# SRN – Auxiliary-variable Exact HMC samplers for Binary Distributions by Pakman and Paninski

It’s time for Sunday Reading Notes again! This week I am discussing another computational statistics paper: ‘Auxiliary-variable Exact Hamiltonian Monte Carlo Samplers for Binary Distributions’ by Ari Pakman and Liam Paninski from Columbia University. This paper is published at NIPS 2013.

In the previous Hamming Ball sampler SRN post, the algorithm uses data augmentation to sample from discrete distributions. In this week’s paper, the goal is to sample from generic binary distributions with data augmentation into continuous variables.

Let’s say we want to sample from the distribution $p(s)$ defined over $s \in \{\pm 1 \}^d$ given an un-normalized density $f(s).$ The authors propose augmenting with a continuous variable $y \in \mathbb{R}^d$ with joint density $p(s,y) = p(s)p(y|s)$ where $p(y|s)$ is a density we can design but it must satisfy $s_i = \mathrm{sgn}(y_i)$ for all $i = 1,\cdots,d.$ The marginal distribution of $y$ is $p(y) = p(s)p(y|s)$ as a result of this constraint. It turns out that at this point we transformed a d-dimentional binary  problem on $s$ into a d-dimensional continuous problem on $y$.

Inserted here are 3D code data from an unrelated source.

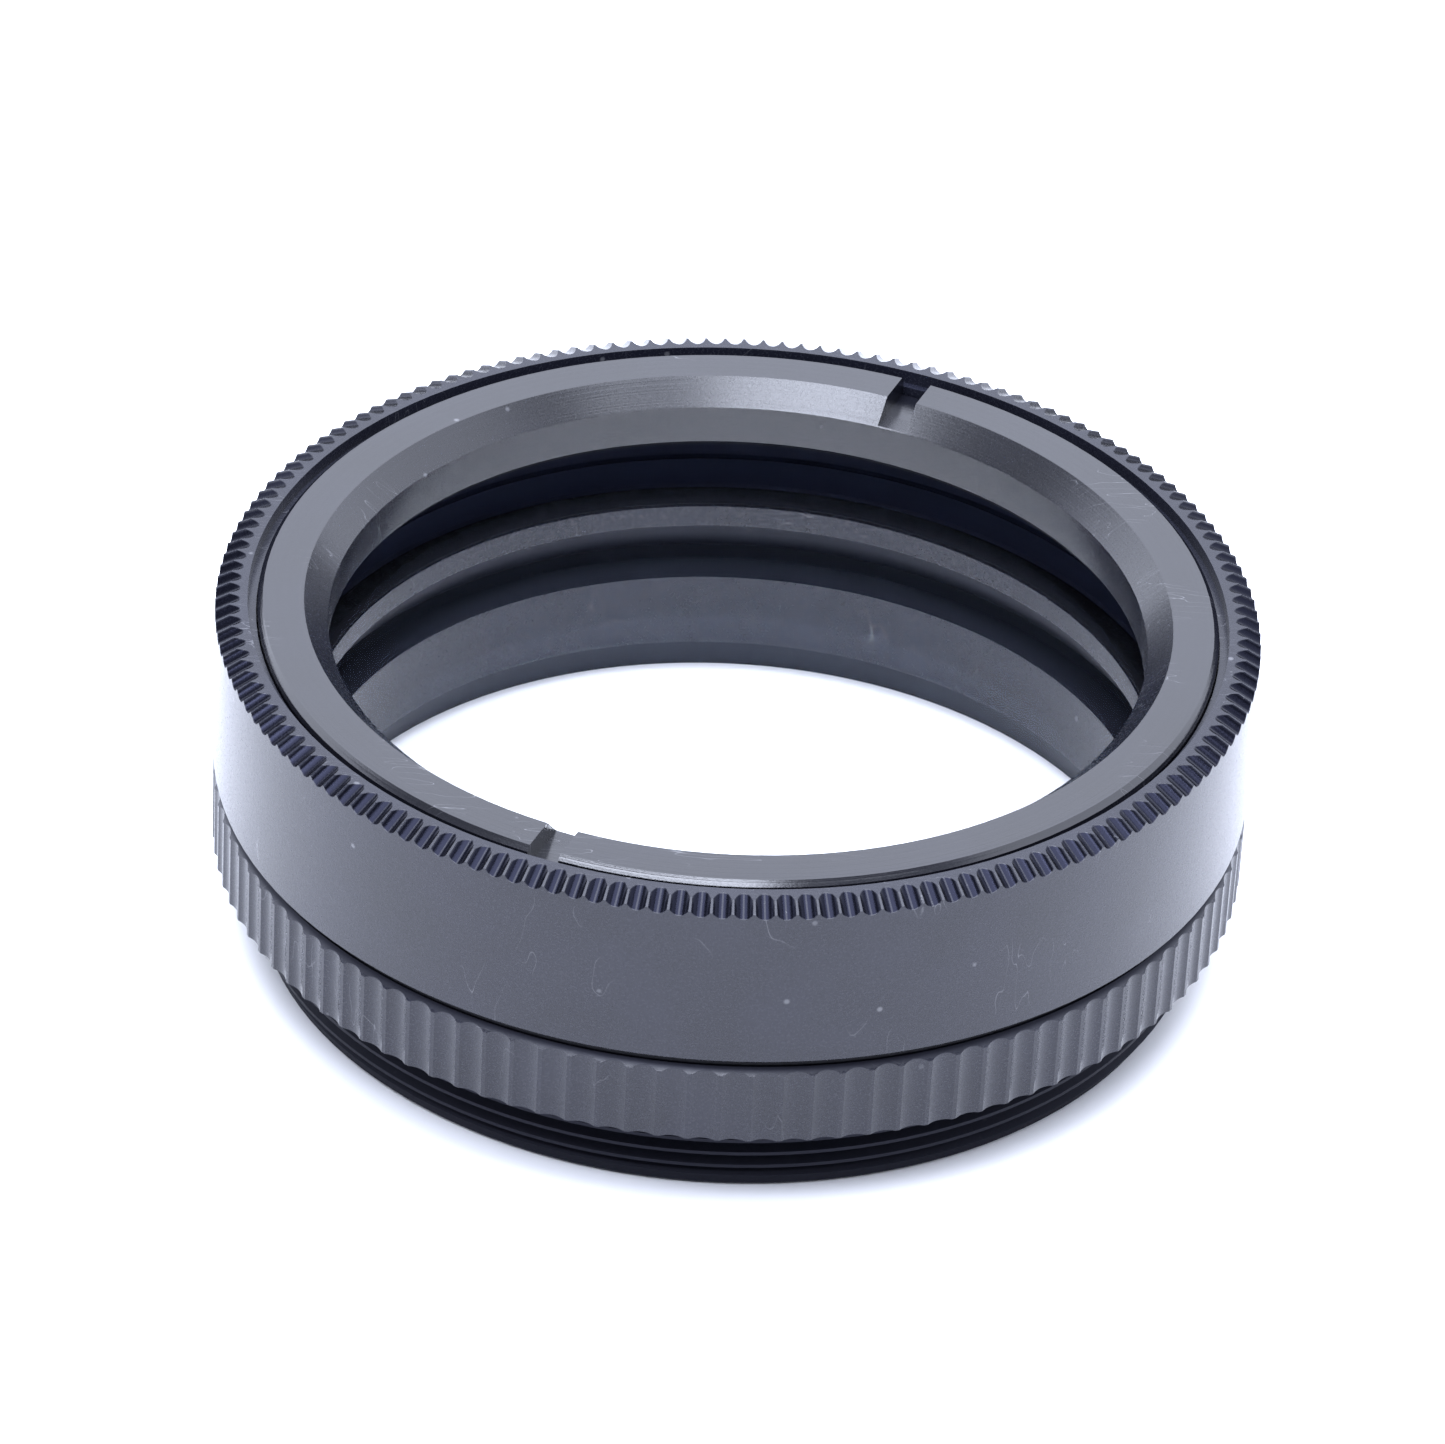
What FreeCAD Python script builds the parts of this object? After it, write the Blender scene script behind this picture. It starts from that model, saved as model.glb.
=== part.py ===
"""Screw-in Barlow lens cell: a negative doublet in a two-part threaded housing.

Row frame: origin at the centre of the face that the cell stands on, +Z up along the optical axis,
millimetres. Every sub-part is modelled in a frame of its own, with its lowest face at z = 0, and its
Placement lifts it to its height in the stack.
"""
import FreeCAD, Part
import math
import os

import Sketcher

AXIS_ROUND = 360.0

# Driving dimensions, in millimetres, degrees or counts.
SIZES = {
    # shared by the two housing parts
    "outer_radius": 26.0,
    "clear_radius": 21.2,
    "axial_gap": 0.02,
    # mount ring, lower half: male accessory thread M48 x 0.75
    "thread_radius": 24.0,
    "thread_pitch": 0.75,
    "thread_depth": 0.44,
    "thread_crest": 0.12,
    "thread_length": 4.55,
    "relief_radius": 23.4,
    "relief_length": 1.25,
    "pilot_length": 0.72,
    "lead_in": 0.23,
    "base_chamfer": 0.2,
    # mount ring, upper half: coarse fluted grip
    "flute_height": 4.2,
    "flute_chamfer": 0.35,
    "flute_count": 111,
    "flute_depth": 0.18,
    "flute_width": 1.40,
    # mount ring, inside
    "flare_radius": 22.08,
    "flare_height": 1.92,
    "ledge_height": 6.05,
    "socket_radius": 23.05,
    # seam ring
    "seam_height": 0.45,
    "seam_radius": 25.55,
    # cell body
    "cell_height": 9.05,
    "spigot_radius": 23.0,
    "spigot_length": 1.95,
    "spigot_chamfer": 0.2,
    "spigot_bore": 22.55,
    "throat_depth": 9.0,
    "seat_depth": 7.79,
    "pocket_radius": 23.2,
    "pocket_depth": 3.6,
    "bore_radius": 23.97,
    "relief_bore": 24.4,
    "relief_depth": 0.7,
    "edge_chamfer": 0.1,
    "bevel_width": 0.7,
    "bevel_drop": 0.37,
    # fine knurl: round-bottomed grooves straight down the bevel and out through both its edges
    "notch_count": 160,
    "notch_depth": 0.26,
    "notch_width": 0.94,
    "notch_length": 3.0,
    # optics
    "lens_radius": 23.0,
    "polished_radius": 21.8,
    "lens_chamfer": 0.15,
    "front_edge": 2.28,
    "rear_edge": 1.81,
    "front_sag": 0.6,
    "cement_sag": 0.5,
    "rear_sag": 1.0,
    # thin polymer rings above and below the glass
    "shim_inner": 21.3,
    "shim_outer": 23.1,
    "shim_height": 0.15,
    "slip_inner": 20.6,
    "slip_height": 0.3,
    # retaining ring
    "ring_radius": 23.9,
    "ring_height": 3.25,
    "ring_chamfer": 0.26,
    "ring_bore": 20.4,
    "ring_cone": 1.2,
    "slot_width": 1.6,
    "slot_depth": 1.15,
    "slot_angle": 68.8,
}


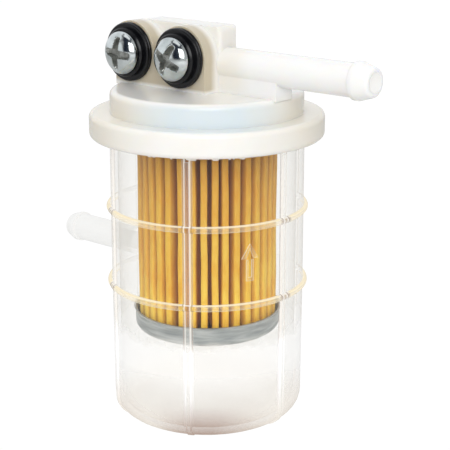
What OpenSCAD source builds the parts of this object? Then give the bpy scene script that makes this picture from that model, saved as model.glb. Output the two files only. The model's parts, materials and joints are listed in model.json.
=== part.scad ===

To sample from $y$, the authors suggest using Hamiltonian Monte Carlo, the potential energy is $U(y) = - \log p(y) = -\log p(y|s) - log f(s)$ and the kinetic energy terms is $K(q) = /2.$ The HMC sampler involves simulating a trajectory of $y$ that preserves the Hamiltonian $H(y,q) = U(y) + K(q)$ and typically leap-frog simulation is used. With the constraint in $p(y|s)$, the potential function is defined only piece-wise and we need to be careful when the trajectory crosses regions. o this end, the authors insist we choose $p(y|s)$ such that $\log p(y|s)$ is quadratic, so that the trajectory is deterministic and approximations methods are not necessary.

Because $U(y)$ has a jump at $y_i = 0$, the value of momentum $q_i$ should change when we cross boundaries. This is, in my opinion, the most interesting part of the paper. Suppose at time $t_j$ we have $y_j = 0$, then a change in trajectory must happen and let’s say the momentum just before and after $y_j = 0$ are $q_j(t_j^-)$ and $q_j(t_j^+).$ Conservation of energy says we must have $q_j^2(t_j^+)/2+ U(y_j = 0, s_j = -1) = q_j^2(t_j^-)/ 2+ U(y_j = 0, s_j = +1)$ if $y_j <0$ before the $y_j = 0.$ From this equation, if $q_j^2(t_j^+)>0$ then we continue the trajectory with $q_j(t_j^+) =q_j(t_j^-)$; however, if $q_j^2(t_j^+)<0$  then the particle is reflected from a wall at $y_j = 0$ and the trajectory gets reflected with $q_j(t_j^+) = - q_j(t_j^-).$

The two augmentations mentioned in this paper are Gaussian augmentation and exponential augmentation. Both results in quadratic log likelihood. The Gaussian augmentation is very interesting because there is a fixed order that each coordinate $y_j$ reaches zero and the successive hits occur at $t_j + n \pi.$ The authors makes an observation that:

Interestingly, the rate at which wall $y_j = 0$ is crossed coincides with the acceptance rate in a Metropolis algorithm that samples uniformly a value for $i$ and makes a proposal of flipping the binary variable $s_i.$

To me this is a sanity check rather than a surprise because each coordinate hits the boundary the same number of times and making a decision to continue or to bounce back in $y_j$ is the same as deciding whether we should flip the sign of $s_i.$ But I think the authors give a very help comment pointing out that although the acceptance probability is the same,  the method proposed is still different from Metropolis because

in HMC the order in which the walls are hit is fixed given the initial velocity, and the values of $q_i^2$ at successive hits of $y_i = 0$ within the same iteration are not independent.

What’s interesting for the exponential augmentation method is that

particles moves away faster from areas of lower probability.

This is certainly a nice feature to have so that the sample mixes well.

In the simulation examples, the authors compared Gaussian HMC and Metropolis on 1d and 2d ising models and showed that:

1. ‘the HMC sampler explores faster the samples space once chain has reached equilibrium distribution.’
2. ‘the HMC sampler is faster in reaching the equilibrium distribution.’

I think the take away from this paper is the continuous data augmentation to sample discrete variables and their dealing with piece-wise defined potential function.

Reference:

• Pakman, A., & Paninski, L. (2013). Auxiliary-variable exact Hamiltonian Monte Carlo samplers for binary distributions. In Advances in neural information processing systems (pp. 2490-2498).
•  Neal, R. M. (2011). MCMC using Hamiltonian dynamics. Handbook of Markov Chain Monte Carlo2(11), 2.